THE TASK -
The data below holds a line containing "foam_pad();" and a line containing "before = set(bpy.data.objects)"; please quote exactly those two lines and every line between them, and nothing else.

— BEGIN DATASET CONTENT —

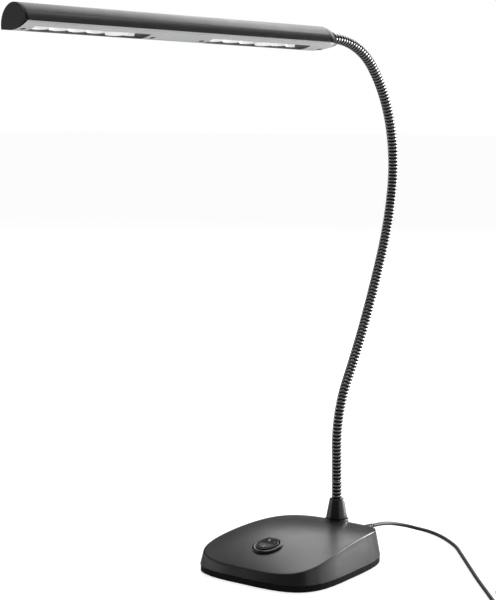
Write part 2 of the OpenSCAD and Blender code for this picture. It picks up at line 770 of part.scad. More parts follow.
module head_ferrule() {
    shank_end = nut_s - 0.6;
    cup_depth = ball_len + 0.3;
    face = entry_s - 0.4;
    bore = neck_bore_r - 0.3;
    color(steel) at_head() translate([0, 0, entry_h]) rotate([0, 90, 0]) rotate_extrude() polygon([
        [bore, shank_end], [shank_d / 2, shank_end], [shank_d / 2, boss_to], [6, boss_to],
        [6, face - 0.5], [5.5, face], [cup_r + 0.1, face], [cup_r + 0.1, face - cup_depth],
        [bore, face - cup_depth]]);
}

module ferrule_nut() {
    color(silver) at_head() translate([nut_s, 0, entry_h]) rotate([0, 90, 0]) difference() {
        cylinder(d = 9.2, h = nut_t, $fn = 6);
        translate([0, 0, -1]) cylinder(d = shank_d + 2 * thread_gap, h = nut_t + 2);
    }
}

module head_leads() {
    tip = carrier_z - board_under + 0.2;
    over = carrier_z + carrier_t + 2.2;
    last = lead_holes[2];
    color(black_plastic) at_head() {
        wire(concat([[nut_s - 0.9, 0, entry_h], [last + 7, 0, entry_h]], drop(last, 1, over, tip)),
            head_lead_d, [0, 1, 0]);
        wire(concat(reversed(drop(lead_holes[1], -1, over, tip)), drop(lead_holes[0], 1, over, tip)),
            head_lead_d, [0, 1, 0]);
    }
}
// Points of a lead that comes along the carrier from one side and drops through it at s
function drop(s, side, over, tip) = [[s + side * 4, 0, over], [s + side * 1.1, 0, over - 0.5],
    [s, 0, over - 2], [s, 0, tip]];
function reversed(v) = [for (k = [len(v) - 1 : -1 : 0]) v[k]];

// ---- Cord, coil and adapter ----

barrel_d = 5.5;
plug_len = 23;
relief_len = 20;
relief_tip_d = 5.4;
// Gap between two lengths of cord that are one in the real lamp
cord_gap = 0.15;
plug_face = base_d / 2;

module plug_barrel() {
    color(silver) translate([0, plug_face - 9.2, jack_z]) rotate([-90, 0, 0]) difference() {
        cylinder(d = barrel_d, h = 9.2);
        translate([0, 0, -1]) cylinder(d = 2.1, h = 9.2);
    }
}

module plug_body() {
    color(black_plastic) translate([0, plug_face, jack_z]) rotate([-90, 0, 0]) union() {
        translate([0, 0, 1.5]) cylinder(d = plug_d, h = plug_len - 3);
        cylinder(d1 = plug_d - 2, d2 = plug_d, h = 1.5);
        translate([0, 0, plug_len - 1.5]) cylinder(d1 = plug_d, d2 = plug_d - 2, h = 1.5);
        translate([0, 0, plug_len]) cylinder(d1 = plug_d - 2, d2 = relief_tip_d, h = relief_len);
    }
}

// The cord's way from the plug down to the table and along it to the coil
cord_start = [0, plug_face + plug_len + relief_len + cord_gap, jack_z];
cord_route = [[0, 133, 17], [0, 147, 16], [0, 165, 13], [4, 184, 8], [13, 195, 4], [27, 198, 2],
    [51, 186, 2], [81, 163, 2], [107, 135, 2], [164, 71, 2], [213, 18, 2]];
// Point on the table where the coil begins, and the way the cord runs there
coil_entry = [232, -3, 2];
coil_heading = -47;
coil_run = [cos(coil_heading), sin(coil_heading), 0];
coil_in = coil_entry - cord_d * coil_run;

module power_cord() {
    route = concat([cord_start], cord_route, [coil_in - 4 * coil_run, coil_in - cord_gap * coil_run]);
    color(black_plastic) swept_tube(smooth(route, 5), cord_d, 8);
}

// The coil winds in and out in four layers at a steady rate, and climbs in the half turn where it reverses
coil_layers = 4;
coil_gap = 0.5;
coil_pitch = cord_d + coil_gap;
layer_turns = coil_loops / coil_layers;
coil_outer = coil_mean_d / 2 + layer_turns * coil_pitch / 2;
coil_mid = coil_entry + coil_outer * [-sin(coil_heading), cos(coil_heading), 0];
loop_rings = 16;
// Distance in from the outer turn after t turns: down and up again once in two layers
function coil_in_turns(t) = let(u = t / layer_turns, w = u - 2 * floor(u / 2)) layer_turns * min(w, 2 - w);
// Layers climbed after t turns
function coil_climb(t) = sum([for (k = [1 : coil_layers - 1])
    let(c = max(0, min(1, (t - k * layer_turns) * 2 + 0.5))) c * c * (3 - 2 * c)]);
function coil_point(t) = let(r = coil_outer - coil_pitch * coil_in_turns(t), a = coil_heading - 90 + 360 * t)
    coil_mid + [r * cos(a), r * sin(a), coil_pitch * coil_climb(t)];
coil_steps = coil_loops * loop_rings;
coil_points = [for (k = [0 : coil_steps]) coil_point(k / loop_rings)];
coil_out = coil_points[coil_steps] + cord_d * coil_run;
// Least distance between turns, from points a third of a turn or more apart
coil_self = min([for (i = [0 : coil_steps], j = [i + 6 : 1 : coil_steps])
    norm(coil_points[i] - coil_points[j])]);
echo(coil_gap_to_itself = coil_self - cord_d);
echo(coil_length = sum([for (i = [1 : coil_steps]) norm(coil_points[i] - coil_points[i - 1])]));

module cord_coil() {
    pts = concat([coil_in], coil_points, [coil_out]);
    color(black_plastic) swept_tube(pts, cord_d, 6);
}

// The tail comes down from the coil's top layer to the adapter
coil_top = coil_pitch * (coil_layers - 1);
adapter_exit_z = 9;
tail_len = 78;
adapter_relief_len = 16;
adapter_tip = coil_out + tail_len * coil_run - [0, 0, coil_out[2] - adapter_exit_z];

module cord_tail() {
    // Distance along the run and drop below the coil's top at each point of the tail
    shape = [[cord_gap, 0], [6, 0.2], [18, 2.6], [30, 7.2], [42, 11], [54, 11.6], [64, 9.6], [72, 7.2]];
    along = [for (p = shape) coil_out + p[0] * coil_run - [0, 0, p[1] * coil_top / (3 * 4.3)]];
    route = concat(along, [adapter_tip - 3 * coil_run, adapter_tip - 2 * cord_gap * coil_run]);
    color(black_plastic) swept_tube(smooth(route, 2), cord_d, 8);
}

module at_adapter() {
    translate([adapter_tip[0], adapter_tip[1], 0]) rotate([0, 0, coil_heading]) children();
}

module adapter_relief() {
    color(black_plastic) at_adapter() translate([0, 0, adapter_exit_z]) rotate([0, 90, 0])
        cylinder(d1 = relief_tip_d, d2 = 8, h = adapter_relief_len);
}

adapter_r = 4;
adapter_wall = 2;
split_z = adapter_h * 0.62;

module adapter_outline(inset) {
    r = adapter_r - inset;
    for (x = [adapter_r, adapter_len - adapter_r], y = [-1, 1])
        translate([x, y * (adapter_w / 2 - adapter_r)]) circle(r = r);
    translate([adapter_r, inset - adapter_w / 2])
        square([adapter_len - 2 * adapter_r, adapter_w - 2 * inset]);
    translate([inset, adapter_r - adapter_w / 2])
        square([adapter_len - 2 * inset, adapter_w - 2 * adapter_r]);
}

module adapter_shell() {
    color(black_plastic) at_adapter() translate([adapter_relief_len, 0, 0]) difference() {
        linear_extrude(split_z) adapter_outline(0);
        translate([0, 0, adapter_wall]) linear_extrude(split_z) adapter_outline(adapter_wall);
    }
}

pin_spread = 19;
pin_w = 4;

module adapter_lid() {
    color(black_plastic) at_adapter() translate([adapter_relief_len, 0, split_z]) difference() {
        union() {
            linear_extrude(adapter_h - split_z) adapter_outline(0);
            translate([0, 0, -1.5]) linear_extrude(2) adapter_outline(adapter_wall + fit_gap);
        }
        translate([0, 0, -3]) linear_extrude(adapter_h - split_z + 3 - adapter_wall)
            adapter_outline(2 * adapter_wall);
        for (side = [-1, 1]) translate([adapter_len / 2, side * pin_spread / 2, 0])
            cylinder(d = pin_w + 2 * thread_gap, h = adapter_h);
    }
}

module mains_pins() {
    pin_z = adapter_h - adapter_wall - 3;
    color(silver) at_adapter() translate([adapter_relief_len + adapter_len / 2, 0, pin_z])
        for (side = [-1, 1]) translate([0, side * pin_spread / 2, 0]) union() {
            cylinder(d = pin_w, h = 22);
            translate([0, 0, 22]) cylinder(d1 = pin_w, d2 = 2.4, h = 2);
            cylinder(d = pin_w + 3, h = 3);
        }
}

foam_pad();
base_plate();
ballast_weight();
base_cover();
base_screws();
driver_board();
board_spacers();
board_screws();
driver_parts();
dc_jack();
base_leads();
switch_collar();
switch_housing();
switch_rocker();
rocker_pin();
switch_terminals();
neck_stud();
neck_washer();
neck_nut();
neck_sleeve();
for (i = [0 : len(link_bends) - 1]) {
    gooseneck_link(i);
    neck_lead(i);
}
shade();
front_end_cap();
rear_end_cap();
light_panel();
board_carrier();
for (k = [0, 1]) {
    reflector(window_starts[k]);
    led_board(window_starts[k]);
}
led_chips();
panel_screws();
head_ferrule();
ferrule_nut();
head_leads();
plug_barrel();
plug_body();
power_cord();
cord_coil();
cord_tail();
adapter_relief();
adapter_shell();
adapter_lid();
mains_pins();
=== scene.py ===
import math
import bmesh
import bpy
from mathutils import Matrix, Vector


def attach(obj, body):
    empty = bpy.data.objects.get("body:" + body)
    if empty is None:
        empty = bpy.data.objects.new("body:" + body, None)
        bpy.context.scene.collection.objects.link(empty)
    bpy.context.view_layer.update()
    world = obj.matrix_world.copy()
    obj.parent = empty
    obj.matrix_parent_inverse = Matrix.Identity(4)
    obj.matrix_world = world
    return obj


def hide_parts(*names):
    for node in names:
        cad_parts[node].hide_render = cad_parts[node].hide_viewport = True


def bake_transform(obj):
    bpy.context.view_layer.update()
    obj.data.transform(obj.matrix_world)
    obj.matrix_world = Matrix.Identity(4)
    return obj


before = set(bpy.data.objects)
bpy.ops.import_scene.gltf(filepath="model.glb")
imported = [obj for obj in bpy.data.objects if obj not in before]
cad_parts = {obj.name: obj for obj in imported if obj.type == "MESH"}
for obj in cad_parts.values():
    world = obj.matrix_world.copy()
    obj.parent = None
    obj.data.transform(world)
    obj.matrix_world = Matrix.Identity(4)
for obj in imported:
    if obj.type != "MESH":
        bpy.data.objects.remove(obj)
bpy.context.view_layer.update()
mm = 0.001


def addObject(name, data):
    piece = bpy.data.objects.new(name, data)
    bpy.context.scene.collection.objects.link(piece)
    return piece


def addMesh(name, points, faces, place=None, smooth=True):
    mesh = bpy.data.meshes.new(name)
    mesh.from_pydata([tuple(p) for p in points], [], faces)
    mesh.transform(Matrix.Scale(mm, 4))
    if place is not None:
        mesh.transform(place)
    piece = addObject(name, mesh)
    tidyNormals(piece)
    setSmooth(piece, smooth)
    return piece


def tidyNormals(piece, gap=1e-6):
    shape = bmesh.new()
    shape.from_mesh(piece.data)
    bmesh.ops.remove_doubles(shape, verts=shape.verts, dist=gap)
    bmesh.ops.recalc_face_normals(shape, faces=shape.faces)
    shape.to_mesh(piece.data)
    shape.free()


def setSmooth(piece, smooth=True, angle=35):
    for face in piece.data.polygons:
        face.use_smooth = smooth
    if smooth:
        shape = bmesh.new()
        shape.from_mesh(piece.data)
        for edge in shape.edges:
            if len(edge.link_faces) == 2 and edge.calc_face_angle(0) > math.radians(angle):
                edge.smooth = False
        shape.to_mesh(piece.data)
        shape.free()


def bandFaces(around, rows, closed=True):
    faces = []
    for i in range(rows - 1):
        for j in range(around if closed else around - 1):
            k = (j + 1) % around
            a = i * around
            faces.append((a + j, a + k, a + around + k, a + around + j))
    return faces


def ringSkin(name, rings, place=None, looped=False, capped=True, smooth=True):
    around = len(rings[0])
    points = [p for ring in rings for p in ring]
    faces = bandFaces(around, len(rings))
    if looped:
        last = (len(rings) - 1) * around
        faces += [(last + j, last + (j + 1) % around, (j + 1) % around, j) for j in range(around)]
    elif capped:
        faces.append(tuple(reversed(range(around))))
        faces.append(tuple(range((len(rings) - 1) * around, len(rings) * around)))
    return addMesh(name, points, faces, place, smooth)


def lathe(name, profile, place=None, around=96, looped=False):
    # profile is a list of (radius, height); the axis is Z
    rings = [[(r * math.cos(2 * math.pi * j / around), r * math.sin(2 * math.pi * j / around), z)
              for j in range(around)] for r, z in profile]
    return ringSkin(name, rings, place, looped, not looped)


def cutWith(piece, cutters):
    for cutter in cutters:
        cut = piece.modifiers.new("cut", "BOOLEAN")
        cut.operation = "DIFFERENCE"
        cut.solver = "EXACT"
        cut.object = cutter
    bakeModifiers(piece)
    for cutter in cutters:
        bpy.data.objects.remove(cutter, do_unlink=True)
    setSmooth(piece)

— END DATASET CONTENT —

SOLUTION BELOW -
foam_pad();
base_plate();
ballast_weight();
base_cover();
base_screws();
driver_board();
board_spacers();
board_screws();
driver_parts();
dc_jack();
base_leads();
switch_collar();
switch_housing();
switch_rocker();
rocker_pin();
switch_terminals();
neck_stud();
neck_washer();
neck_nut();
neck_sleeve();
for (i = [0 : len(link_bends) - 1]) {
    gooseneck_link(i);
    neck_lead(i);
}
shade();
front_end_cap();
rear_end_cap();
light_panel();
board_carrier();
for (k = [0, 1]) {
    reflector(window_starts[k]);
    led_board(window_starts[k]);
}
led_chips();
panel_screws();
head_ferrule();
ferrule_nut();
head_leads();
plug_barrel();
plug_body();
power_cord();
cord_coil();
cord_tail();
adapter_relief();
adapter_shell();
adapter_lid();
mains_pins();
=== scene.py ===
import math
import bmesh
import bpy
from mathutils import Matrix, Vector


def attach(obj, body):
    empty = bpy.data.objects.get("body:" + body)
    if empty is None:
        empty = bpy.data.objects.new("body:" + body, None)
        bpy.context.scene.collection.objects.link(empty)
    bpy.context.view_layer.update()
    world = obj.matrix_world.copy()
    obj.parent = empty
    obj.matrix_parent_inverse = Matrix.Identity(4)
    obj.matrix_world = world
    return obj


def hide_parts(*names):
    for node in names:
        cad_parts[node].hide_render = cad_parts[node].hide_viewport = True


def bake_transform(obj):
    bpy.context.view_layer.update()
    obj.data.transform(obj.matrix_world)
    obj.matrix_world = Matrix.Identity(4)
    return obj


before = set(bpy.data.objects)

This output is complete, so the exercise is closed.